Pick out each line containing the string "part" and copy it.
━━━━
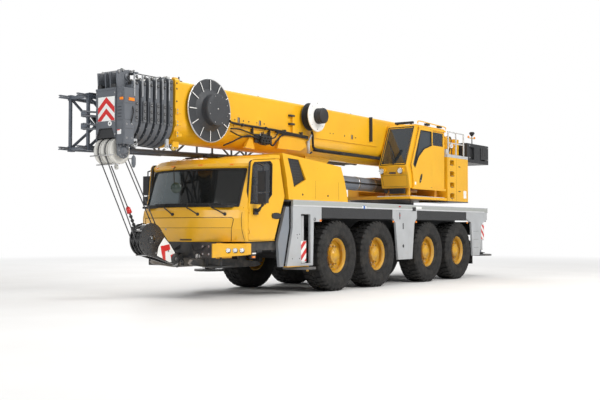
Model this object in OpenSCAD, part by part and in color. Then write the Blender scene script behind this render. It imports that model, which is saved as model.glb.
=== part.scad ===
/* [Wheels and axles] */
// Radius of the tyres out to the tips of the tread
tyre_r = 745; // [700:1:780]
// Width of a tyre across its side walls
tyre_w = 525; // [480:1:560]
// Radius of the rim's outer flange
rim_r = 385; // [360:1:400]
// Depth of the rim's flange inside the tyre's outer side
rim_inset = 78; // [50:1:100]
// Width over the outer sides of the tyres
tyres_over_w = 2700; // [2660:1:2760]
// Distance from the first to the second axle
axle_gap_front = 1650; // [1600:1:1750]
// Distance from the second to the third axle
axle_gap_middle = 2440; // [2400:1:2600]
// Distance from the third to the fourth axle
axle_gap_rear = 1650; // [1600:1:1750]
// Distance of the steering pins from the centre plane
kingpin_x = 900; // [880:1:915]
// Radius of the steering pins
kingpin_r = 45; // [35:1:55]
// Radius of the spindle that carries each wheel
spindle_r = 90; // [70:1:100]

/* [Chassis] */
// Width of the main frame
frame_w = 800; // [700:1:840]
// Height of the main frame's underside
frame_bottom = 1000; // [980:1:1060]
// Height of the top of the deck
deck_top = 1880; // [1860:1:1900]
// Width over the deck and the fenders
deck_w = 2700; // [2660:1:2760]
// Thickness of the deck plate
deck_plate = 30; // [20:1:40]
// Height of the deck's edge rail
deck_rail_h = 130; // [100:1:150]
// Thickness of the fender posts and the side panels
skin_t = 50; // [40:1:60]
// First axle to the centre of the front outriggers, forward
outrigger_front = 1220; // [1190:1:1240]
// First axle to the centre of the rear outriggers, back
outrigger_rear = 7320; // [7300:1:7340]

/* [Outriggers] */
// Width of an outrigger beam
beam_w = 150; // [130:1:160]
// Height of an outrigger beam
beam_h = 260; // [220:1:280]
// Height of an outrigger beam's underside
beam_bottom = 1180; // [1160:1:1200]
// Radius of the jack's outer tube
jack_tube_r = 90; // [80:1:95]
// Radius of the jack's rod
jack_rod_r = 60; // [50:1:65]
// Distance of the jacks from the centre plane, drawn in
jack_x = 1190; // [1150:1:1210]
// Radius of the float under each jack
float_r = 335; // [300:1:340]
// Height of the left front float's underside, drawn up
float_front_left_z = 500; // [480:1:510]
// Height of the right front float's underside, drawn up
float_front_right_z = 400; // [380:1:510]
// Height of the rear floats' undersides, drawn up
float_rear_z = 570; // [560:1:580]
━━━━
* **Correct result**
Model this object in OpenSCAD, part by part and in color. Then write the Blender scene script behind this render. It imports that model, which is saved as model.glb.
=== part.scad ===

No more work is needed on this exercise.